Requirements
Every line in the data below from the one containing "The FreeCAD and" down to the one containing "return block.true_distance((gauge - 1.0)", both included, must be retyped exactly; no other line is to appear.

Extracted material
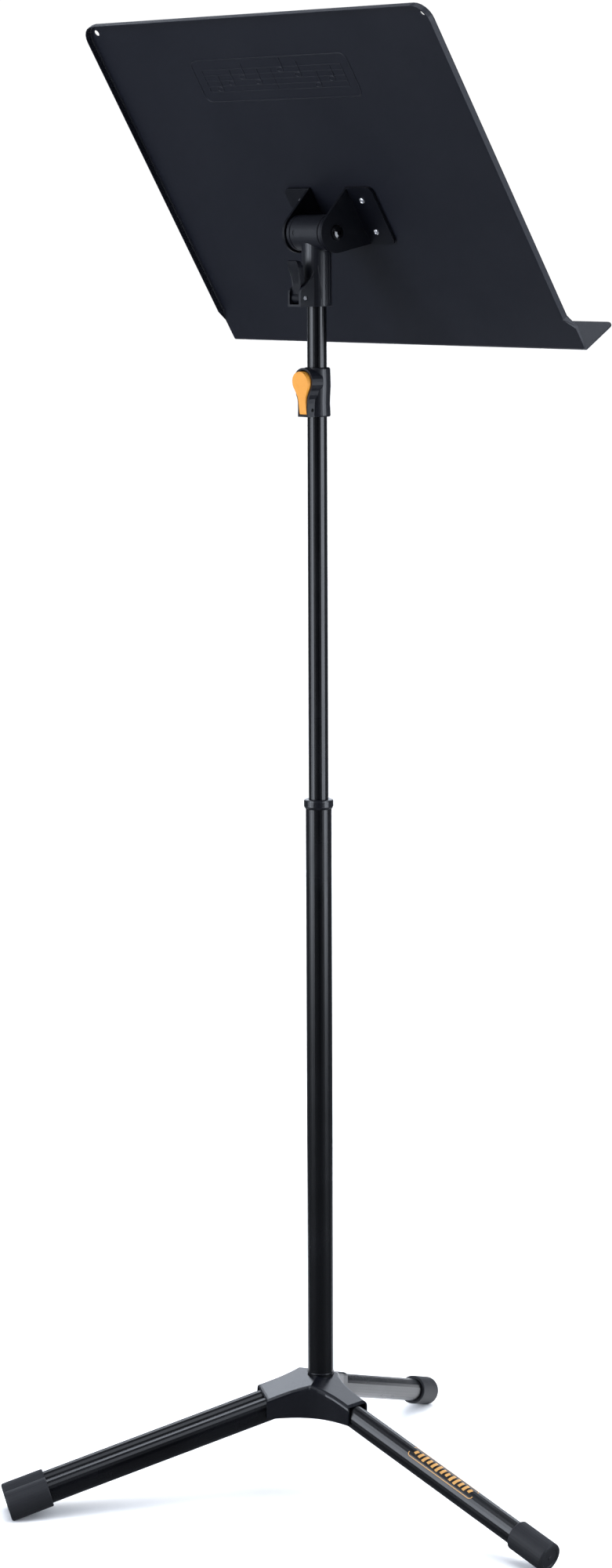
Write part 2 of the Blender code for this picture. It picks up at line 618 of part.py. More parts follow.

...

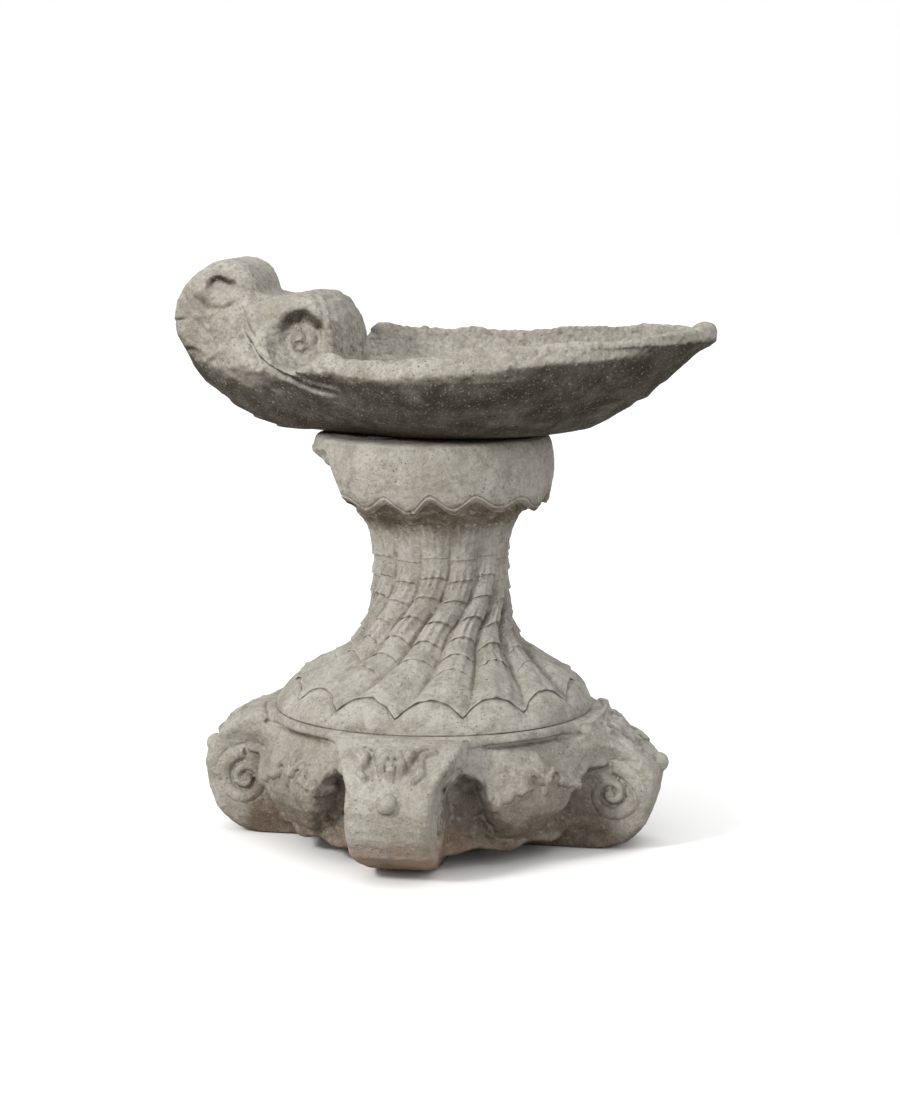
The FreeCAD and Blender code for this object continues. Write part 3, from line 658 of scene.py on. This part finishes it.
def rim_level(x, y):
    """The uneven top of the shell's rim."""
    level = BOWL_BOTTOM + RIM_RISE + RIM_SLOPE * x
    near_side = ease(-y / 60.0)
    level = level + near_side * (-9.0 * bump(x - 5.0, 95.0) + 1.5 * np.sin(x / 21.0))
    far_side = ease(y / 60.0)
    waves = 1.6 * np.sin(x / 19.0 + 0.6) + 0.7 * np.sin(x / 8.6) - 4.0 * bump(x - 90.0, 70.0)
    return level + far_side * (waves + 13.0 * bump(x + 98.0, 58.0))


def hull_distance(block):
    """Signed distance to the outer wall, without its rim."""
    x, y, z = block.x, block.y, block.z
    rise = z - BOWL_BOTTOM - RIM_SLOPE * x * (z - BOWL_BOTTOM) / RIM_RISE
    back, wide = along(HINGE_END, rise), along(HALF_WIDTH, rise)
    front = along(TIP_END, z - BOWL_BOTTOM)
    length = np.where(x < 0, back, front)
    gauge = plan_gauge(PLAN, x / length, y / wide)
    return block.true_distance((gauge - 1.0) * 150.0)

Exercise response
The FreeCAD and Blender code for this object continues. Write part 3, from line 658 of scene.py on. This part finishes it.
def rim_level(x, y):
    """The uneven top of the shell's rim."""
    level = BOWL_BOTTOM + RIM_RISE + RIM_SLOPE * x
    near_side = ease(-y / 60.0)
    level = level + near_side * (-9.0 * bump(x - 5.0, 95.0) + 1.5 * np.sin(x / 21.0))
    far_side = ease(y / 60.0)
    waves = 1.6 * np.sin(x / 19.0 + 0.6) + 0.7 * np.sin(x / 8.6) - 4.0 * bump(x - 90.0, 70.0)
    return level + far_side * (waves + 13.0 * bump(x + 98.0, 58.0))


def hull_distance(block):
    """Signed distance to the outer wall, without its rim."""
    x, y, z = block.x, block.y, block.z
    rise = z - BOWL_BOTTOM - RIM_SLOPE * x * (z - BOWL_BOTTOM) / RIM_RISE
    back, wide = along(HINGE_END, rise), along(HALF_WIDTH, rise)
    front = along(TIP_END, z - BOWL_BOTTOM)
    length = np.where(x < 0, back, front)
    gauge = plan_gauge(PLAN, x / length, y / wide)
    return block.true_distance((gauge - 1.0) * 150.0)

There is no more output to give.